As far as catching a fish being more stressful, a little stress over a long period of time can be just as bad as allot of stress over a short period of time. 

I&#8217;m not saying they all die, I just didn&#8217;t understand any reason for it. I have handled allot of fish in a controlled environment for years and I have a good grasp of what "can" happen. My experience tells me that holding fish for hours tends to be a bad idea. 

Some people who do this are judgmental of others who keep large fish to eat, which makes no sense to me. On top of that many people show a daylight picture of two fish that one person caught the night before which is not even legal to the best of my knowledge. I just think there is a large difference between kept then returned and catch & release. 
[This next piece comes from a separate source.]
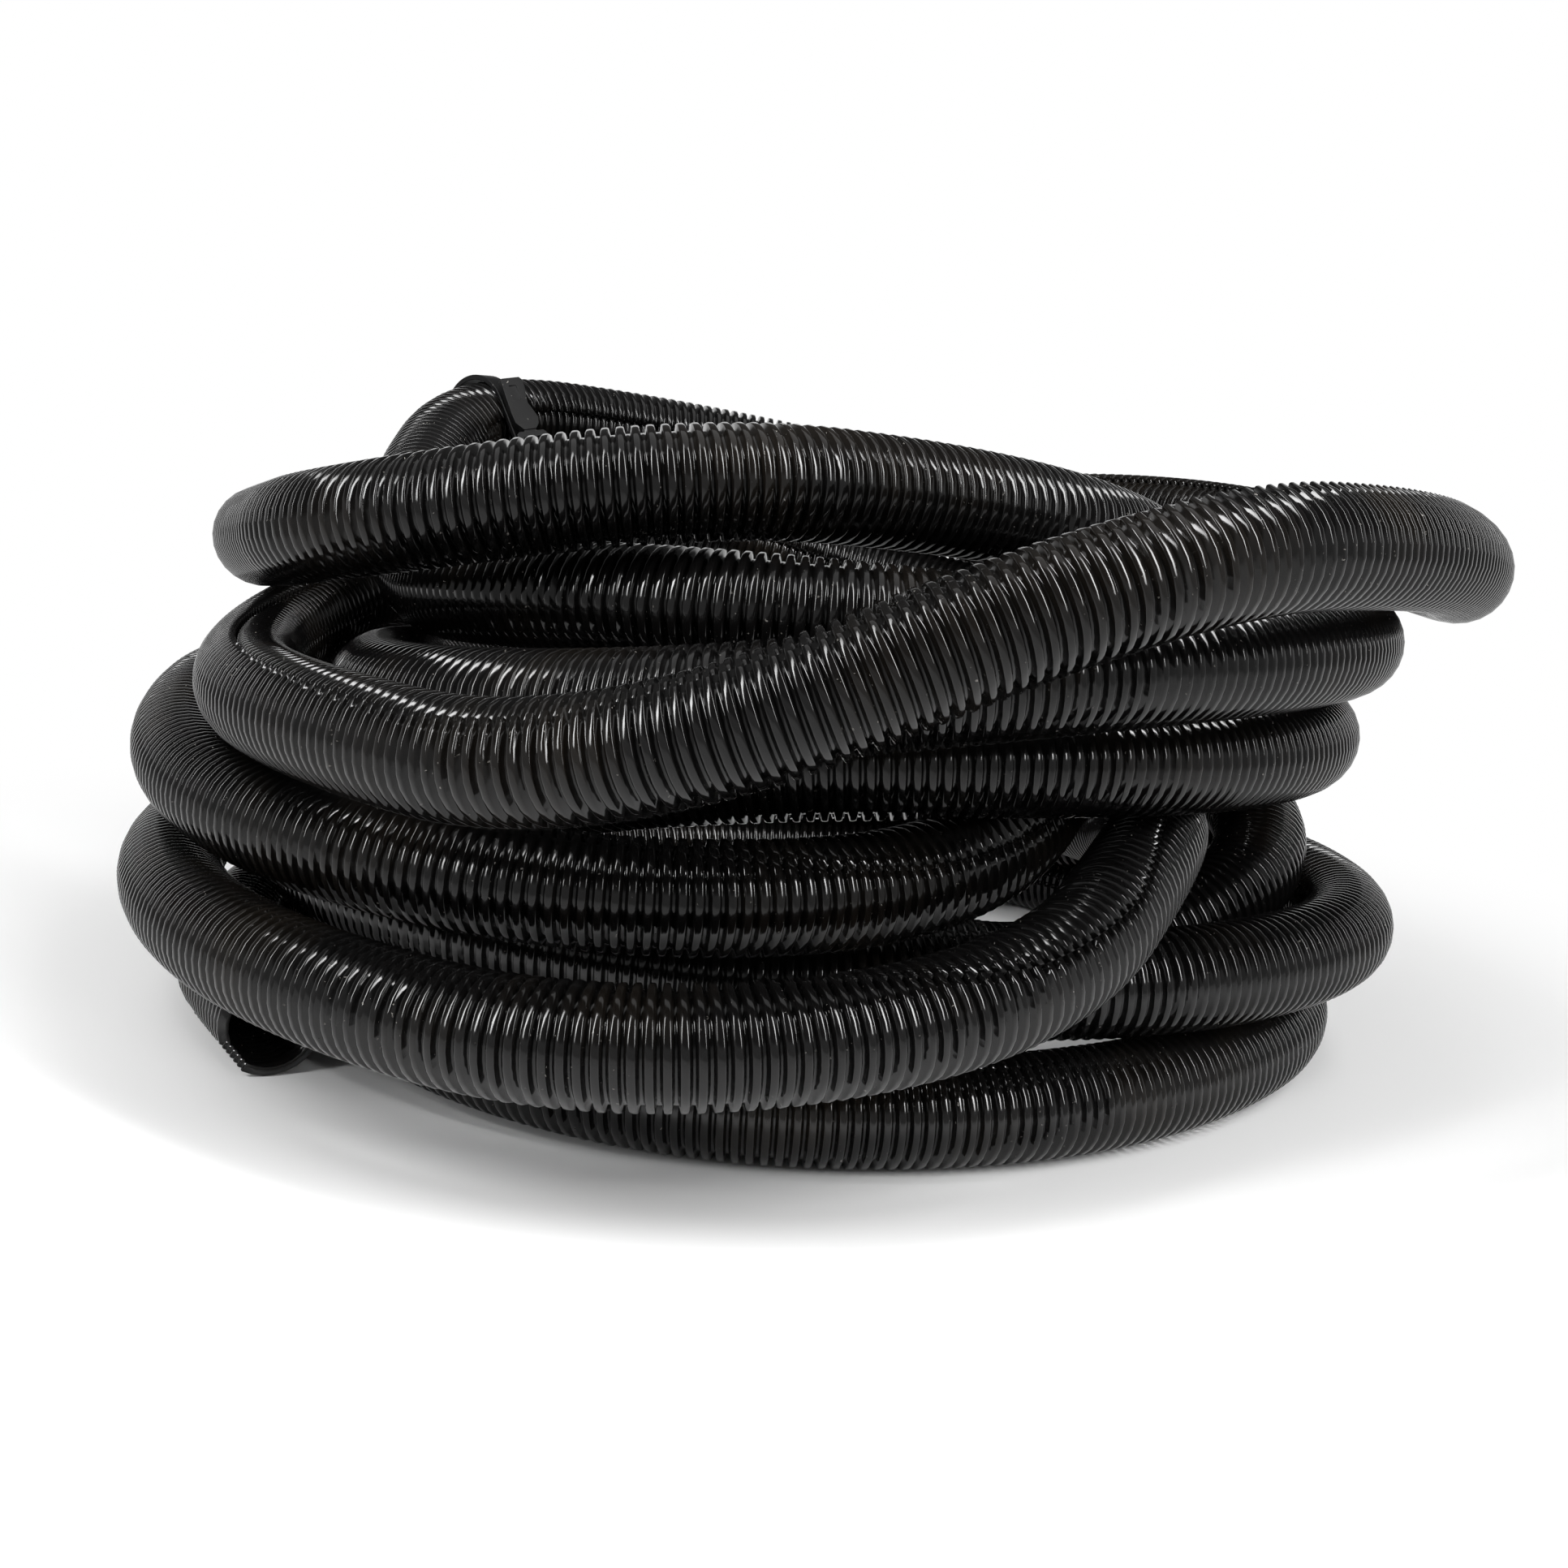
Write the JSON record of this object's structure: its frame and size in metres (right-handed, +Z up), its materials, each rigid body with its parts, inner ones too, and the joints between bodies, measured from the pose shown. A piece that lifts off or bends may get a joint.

I don't have a problem with killing fish, I have been required to kill thousands of fish over the years. But if your putting the fish back in the water then put it back in the best shape you can. I do not agree with the way fish are released in bass tournaments either, and I think culling should be illegal. 

I&#8217;m sure some of you make every effort to ensure the fish is not harmed, but allot of people are releasing "soon to be dead fish" and have no clue they are doing it.


----------



## xTHExSA1NTx (Dec 22, 2011)

huge shovels!!


----------



## Rod Hawg (Jan 13, 2011)

What if you catch fish during daylight and take pictures of them then??? Is there anything wrong with that??? LOL. Just being a smart alic. Nice fish Robby. Thats a big ol shovelhead. And I agree fish being stressed can cause in worse cases death. I don't agree with keeping fish overnight alive for pics. But as long as they're okay I guess its not so bad. Just my .2c


----------



## Dr.Outdoors (Jul 21, 2011)

I dont believe that fish should be kept overnight just so you can get a picture of it. All cameras come with a flash, use it. Taking a picture is not going to scare away other fish. If that was the case I would never catch anything. Most of the fish I catch end up on the table anyways. The fish that I do return to the water, I return as fast and safe as possible.


----------